With the troop further into the book and into higher dimensions, also comes different ways of looking at the data, such as stereographic techniques for viewing 3d data which is interesting in itself. Notably, Cleveland also develops methods for finding subtle dependencies in the data in these higher dimensions, bypassing the intuitive but flawed solution of merely dishing out 2 two-dimensional plots.

This all boils down to Cleveland’s main mission of battling “rote data analysis”, the application of statistical techniques without applied critical thought. The bulk of the book is taken with application of the various tools developed to real-world data sets, augmenting the case studies with comments on how to go about the analysis effectively.
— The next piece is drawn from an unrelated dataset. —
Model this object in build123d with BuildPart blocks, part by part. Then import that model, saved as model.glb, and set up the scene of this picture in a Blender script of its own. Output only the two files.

He also compares and contrasts his results with previous studies done on the very same data sets by people likely to have used rote data analysis, as a non-too-subtle indication of the sort of fate awaiting those using least-squares without thinking. Overall, the style is instructive and helpful, and quite the pedagogical win.

However, I should note thta I said earlier that Tufte was meant for data mongers creating displays for the general public, this implies that Cleveland is not so suited to the same. Indeed, tools such as the q-q, r-f, or m-d plots are not standard in the public visual literacy, such that I had to read the explanation of q-q plots a second time before grasping what was going on. To generalize, you would use Cleveland’s methods to convince your colleagues, and Tufte-like displays to convince everyone else.

While I borrowed this book as part of my “read all the books in the library” campaign, I may be compelled to buy this book anyways. If you’re in the business of playing with data (not necessarily machine learning domains, because trying to display hundreds of dimensions just will not work), then I highly recommend checking this book out.